◆ WRITTEN EXERCISE: Write out every record in full, exactly as written, please.

[JSON records of objects]
** Start **

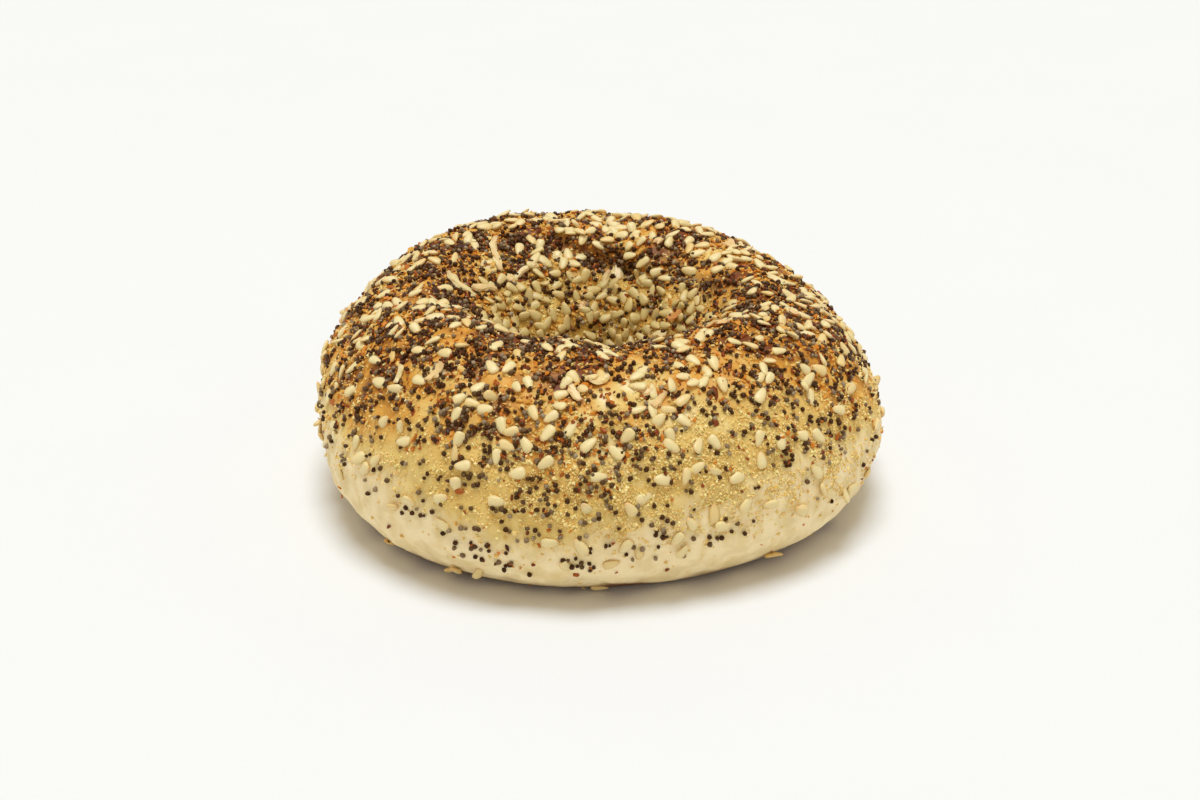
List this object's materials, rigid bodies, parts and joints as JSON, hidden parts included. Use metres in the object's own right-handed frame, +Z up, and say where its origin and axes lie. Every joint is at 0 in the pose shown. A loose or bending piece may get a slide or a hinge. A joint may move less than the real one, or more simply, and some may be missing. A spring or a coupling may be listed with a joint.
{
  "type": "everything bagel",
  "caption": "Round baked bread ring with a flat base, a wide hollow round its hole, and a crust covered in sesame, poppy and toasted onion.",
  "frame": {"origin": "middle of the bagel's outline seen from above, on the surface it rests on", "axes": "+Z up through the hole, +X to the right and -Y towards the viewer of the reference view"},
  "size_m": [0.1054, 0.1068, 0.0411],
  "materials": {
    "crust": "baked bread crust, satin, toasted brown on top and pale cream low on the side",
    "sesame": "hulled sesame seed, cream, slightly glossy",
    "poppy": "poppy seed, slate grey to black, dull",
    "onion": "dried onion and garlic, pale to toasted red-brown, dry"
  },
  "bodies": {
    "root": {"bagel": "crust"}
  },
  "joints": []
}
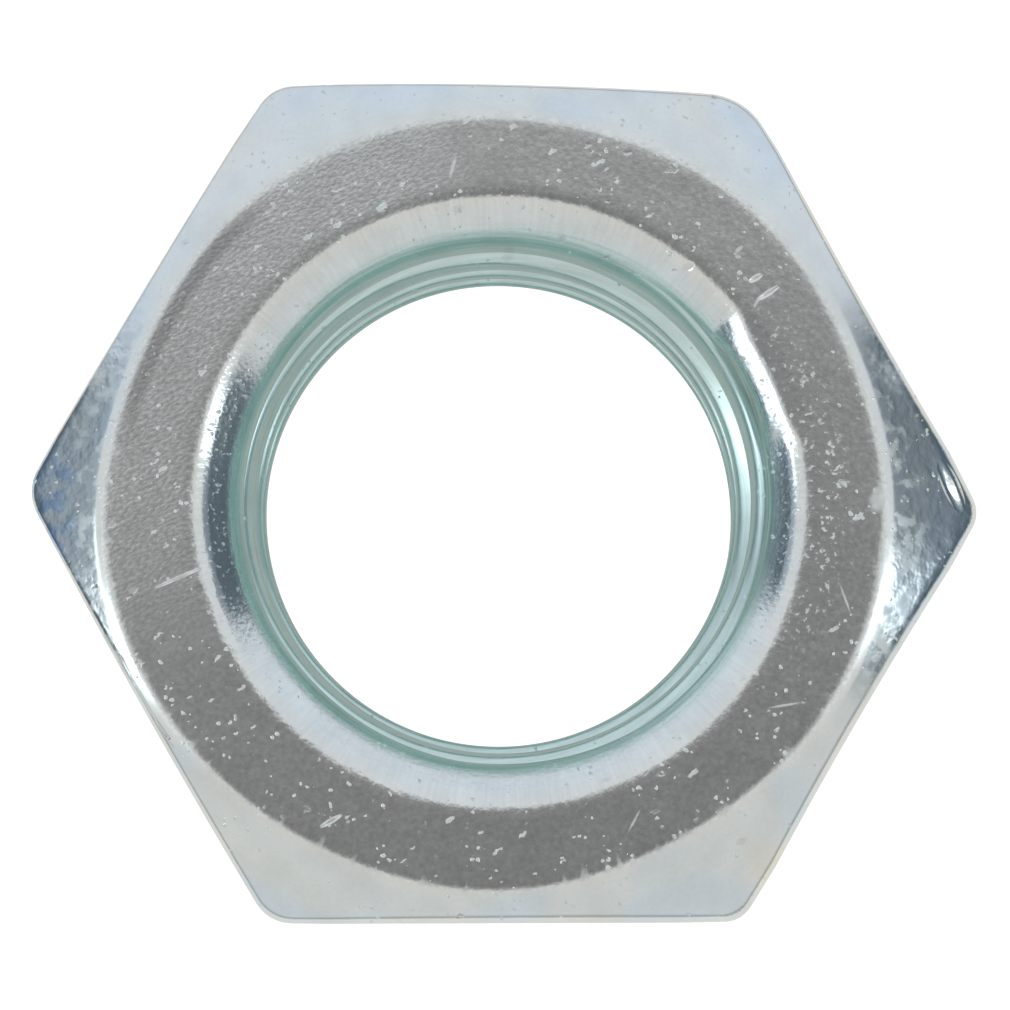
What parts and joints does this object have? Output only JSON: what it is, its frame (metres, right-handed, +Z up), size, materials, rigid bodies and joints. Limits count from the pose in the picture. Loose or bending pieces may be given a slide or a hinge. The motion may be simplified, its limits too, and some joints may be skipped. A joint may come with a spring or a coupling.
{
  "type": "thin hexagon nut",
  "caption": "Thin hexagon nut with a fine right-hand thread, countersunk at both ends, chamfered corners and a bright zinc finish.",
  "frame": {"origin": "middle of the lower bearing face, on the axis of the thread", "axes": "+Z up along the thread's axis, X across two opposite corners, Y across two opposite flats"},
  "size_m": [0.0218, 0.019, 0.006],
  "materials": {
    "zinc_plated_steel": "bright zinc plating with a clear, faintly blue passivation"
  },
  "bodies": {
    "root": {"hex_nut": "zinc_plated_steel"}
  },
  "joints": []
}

** End **

◆ SOLUTION BELOW:
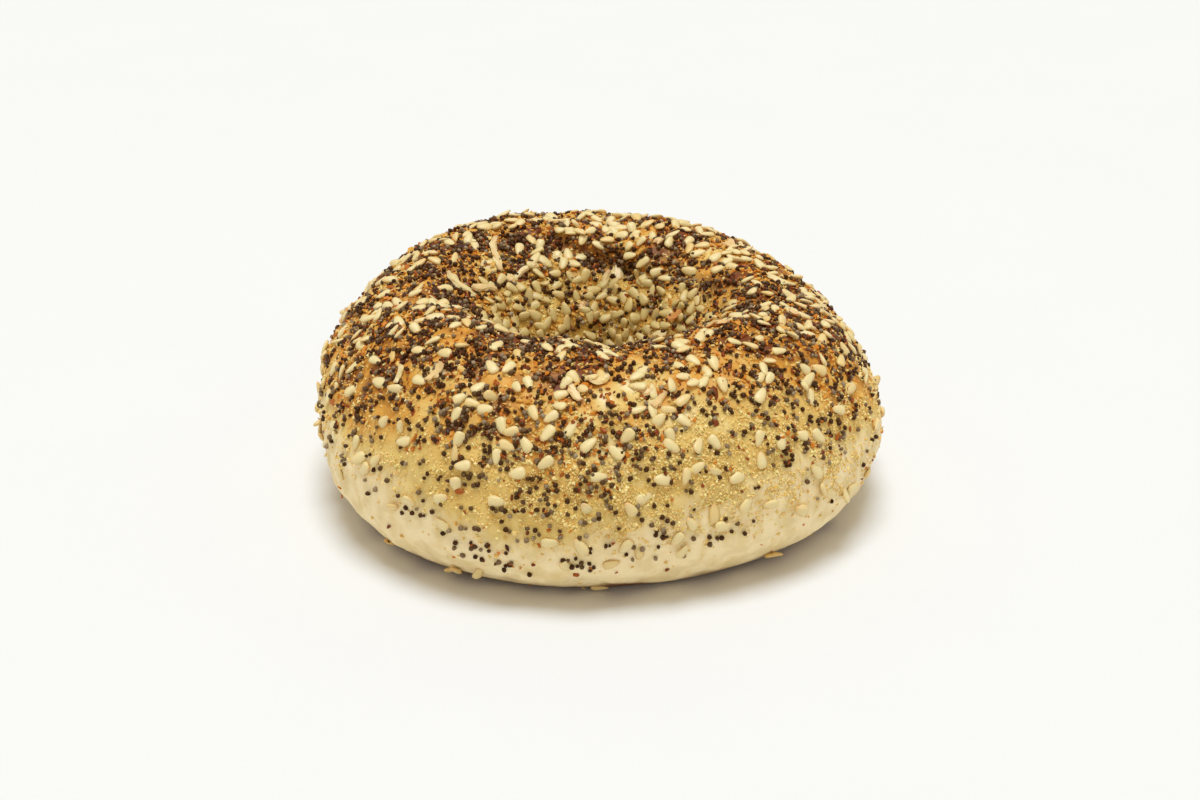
List this object's materials, rigid bodies, parts and joints as JSON, hidden parts included. Use metres in the object's own right-handed frame, +Z up, and say where its origin and axes lie. Every joint is at 0 in the pose shown. A loose or bending piece may get a slide or a hinge. A joint may move less than the real one, or more simply, and some may be missing. A spring or a coupling may be listed with a joint.
{
  "type": "everything bagel",
  "caption": "Round baked bread ring with a flat base, a wide hollow round its hole, and a crust covered in sesame, poppy and toasted onion.",
  "frame": {"origin": "middle of the bagel's outline seen from above, on the surface it rests on", "axes": "+Z up through the hole, +X to the right and -Y towards the viewer of the reference view"},
  "size_m": [0.1054, 0.1068, 0.0411],
  "materials": {
    "crust": "baked bread crust, satin, toasted brown on top and pale cream low on the side",
    "sesame": "hulled sesame seed, cream, slightly glossy",
    "poppy": "poppy seed, slate grey to black, dull",
    "onion": "dried onion and garlic, pale to toasted red-brown, dry"
  },
  "bodies": {
    "root": {"bagel": "crust"}
  },
  "joints": []
}
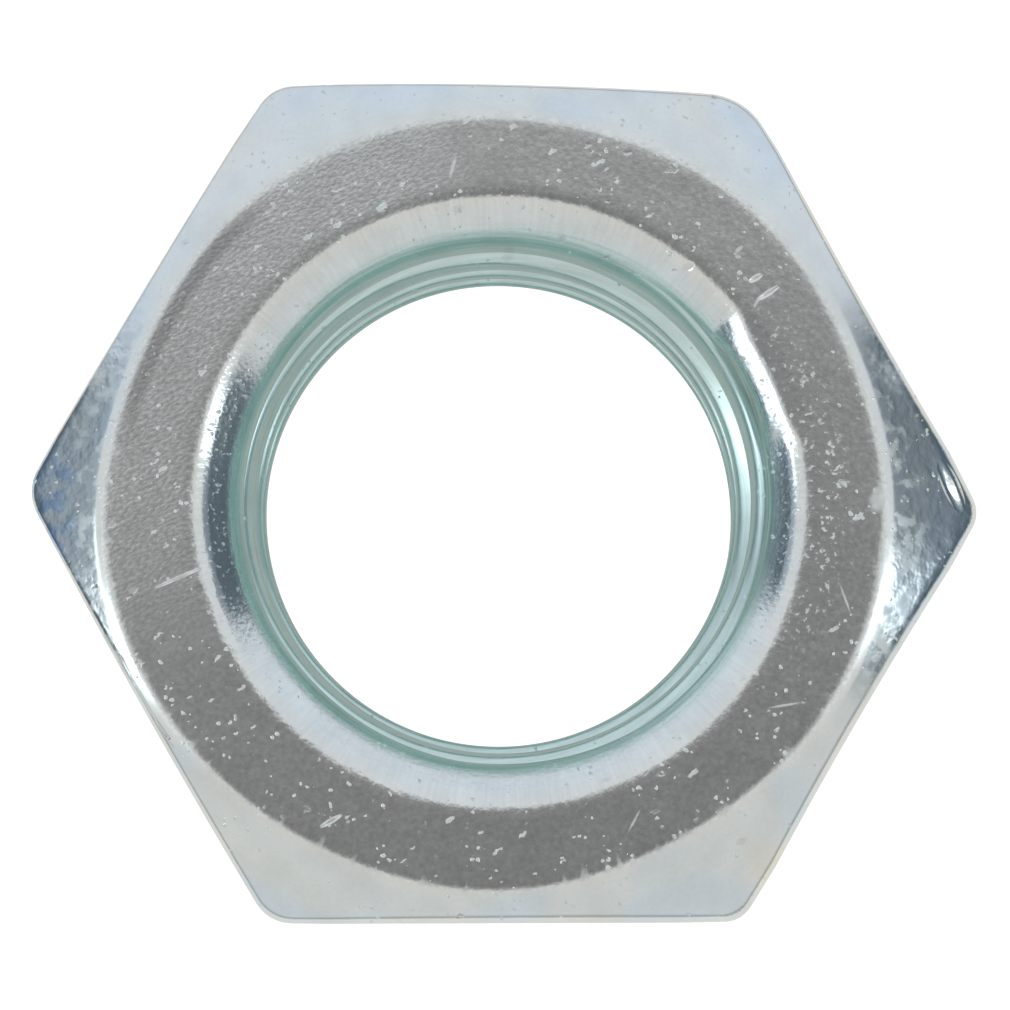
What parts and joints does this object have? Output only JSON: what it is, its frame (metres, right-handed, +Z up), size, materials, rigid bodies and joints. Limits count from the pose in the picture. Loose or bending pieces may be given a slide or a hinge. The motion may be simplified, its limits too, and some joints may be skipped. A joint may come with a spring or a coupling.
{
  "type": "thin hexagon nut",
  "caption": "Thin hexagon nut with a fine right-hand thread, countersunk at both ends, chamfered corners and a bright zinc finish.",
  "frame": {"origin": "middle of the lower bearing face, on the axis of the thread", "axes": "+Z up along the thread's axis, X across two opposite corners, Y across two opposite flats"},
  "size_m": [0.0218, 0.019, 0.006],
  "materials": {
    "zinc_plated_steel": "bright zinc plating with a clear, faintly blue passivation"
  },
  "bodies": {
    "root": {"hex_nut": "zinc_plated_steel"}
  },
  "joints": []
}